3. Availability Fields: Prevent Dead Ends
Availability is often overlooked until it breaks the experience.
- In stock ensures the product can be purchased
- Stock quantity can be used to avoid low inventory listings
- Availability flags help filter out unavailable offers early
A decision system should never surface an offer that cannot convert.
4. Merchant and Network Fields: Control Source Quality
Not all merchants are equal for every use case.
- Merchant ID and name allow inclusion or exclusion lists
- Network ID ensures alignment with approved partnerships
- Commissionable status confirms eligibility
These fields let you align product selection with operational constraints, not just product relevance.
A Practical Workflow: From Product to Structured Decision
Consider a team building a high intent comparison module for a specific product.
Step 1: Start with a stable identifier
- Input a barcode or MPN to retrieve all matching listings across merchants
Step 2: Expand across the full dataset
- Query across all supported networks to avoid partial visibility
Step 3: Apply availability filters
- In stock equals true
Step 4: Layer pricing logic
- Sort by final price ascending
- Filter for sale discount greater than a defined threshold if the goal is deal driven content
Step 5: Constrain by merchant strategy
- Include only approved merchants or preferred partners
- Optionally exclude merchants with inconsistent inventory patterns
Step 6: Choose the output structure
- Deduplicate on to show one product with multiple offers
- Deduplicate off to show each merchant listing independently for deeper comparison

This workflow turns a single product query into a ranked, decision ready set of offers.
Deduplication Is a Strategic Lever, Not a Toggle
Deduplication is often treated as a UI choice. It is more fundamental than that.

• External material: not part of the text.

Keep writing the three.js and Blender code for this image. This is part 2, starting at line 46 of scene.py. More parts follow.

- Deduplication on: best for editorial lists and clean discovery. One product, multiple offers beneath it.
- Deduplication off: best for comparison environments where each merchant offer is evaluated independently.

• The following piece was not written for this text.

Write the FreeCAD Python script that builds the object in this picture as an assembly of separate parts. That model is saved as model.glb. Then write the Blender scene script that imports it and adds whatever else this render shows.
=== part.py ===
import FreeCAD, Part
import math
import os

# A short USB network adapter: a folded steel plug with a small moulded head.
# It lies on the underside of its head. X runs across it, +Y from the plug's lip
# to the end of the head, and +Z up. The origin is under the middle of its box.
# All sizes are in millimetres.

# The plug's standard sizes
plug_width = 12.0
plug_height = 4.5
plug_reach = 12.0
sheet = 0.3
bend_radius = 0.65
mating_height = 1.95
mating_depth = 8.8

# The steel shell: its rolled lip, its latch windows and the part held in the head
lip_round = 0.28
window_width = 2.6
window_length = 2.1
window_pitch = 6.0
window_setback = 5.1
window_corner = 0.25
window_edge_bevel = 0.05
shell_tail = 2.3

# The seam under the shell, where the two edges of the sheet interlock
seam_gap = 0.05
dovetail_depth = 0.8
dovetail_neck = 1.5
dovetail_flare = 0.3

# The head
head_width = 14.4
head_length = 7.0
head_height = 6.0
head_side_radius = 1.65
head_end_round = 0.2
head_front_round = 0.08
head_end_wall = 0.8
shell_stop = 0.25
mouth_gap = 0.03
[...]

The choice changes how users perceive value. A clean list emphasizes product selection. A multi listing view emphasizes price competition.
Building Decision Criteria, Not Just Queries
The difference between a query and a decision system is persistence. A query answers a question once. A decision system answers it the same way every time.
Strong systems define:
- Inclusion rules: which products and merchants qualify
- Ranking logic: how offers are ordered, typically by price or discount
- Fallback conditions: what happens when a preferred merchant is out of stock
- Output format: deduplicated or multi listing
For example, a fallback might automatically select the next lowest priced in stock merchant if the top option becomes unavailable. This removes manual intervention.
Micro Example: Replacing a Broken Offer
A common scenario illustrates the value.
A publisher features a product tied to a single merchant. That merchant goes out of stock. Without a system, the page degrades.
With a structured approach:
- The product is anchored by barcode
- Availability filters remove the out of stock listing
- The system re ranks remaining merchants by final price
- The next valid offer is surfaced automatically
No manual update required. The decision logic handles it.
From Exploration to Systemization with the Query Builder
The fastest way to operationalize this approach is to move from ad hoc searches to saved, shareable queries.
Using the Query Builder or API:
- Start with the any field for broad discovery when inputs are unclear
- Transition to precise fields like barcode, brand, or merchant as intent sharpens
- Layer filters and sorting until the output matches your decision criteria
- Save and share the query as a reusable asset or Comparison Set
This is where teams move from experimentation to infrastructure.
Closing Thought
Affiliate performance does not come from having more products. It comes from making better decisions about which products and offers to show. Indexed fields, when used deliberately, give you the raw materials to build that system.
The shift is subtle but decisive. You are no longer curating lists. You are defining rules that scale across more than a billion products.
To put this into practice, start with a single product, build a rule set around it using barcode, price, availability, and merchant filters, and then generalize that logic. That is how a product list becomes a decision system.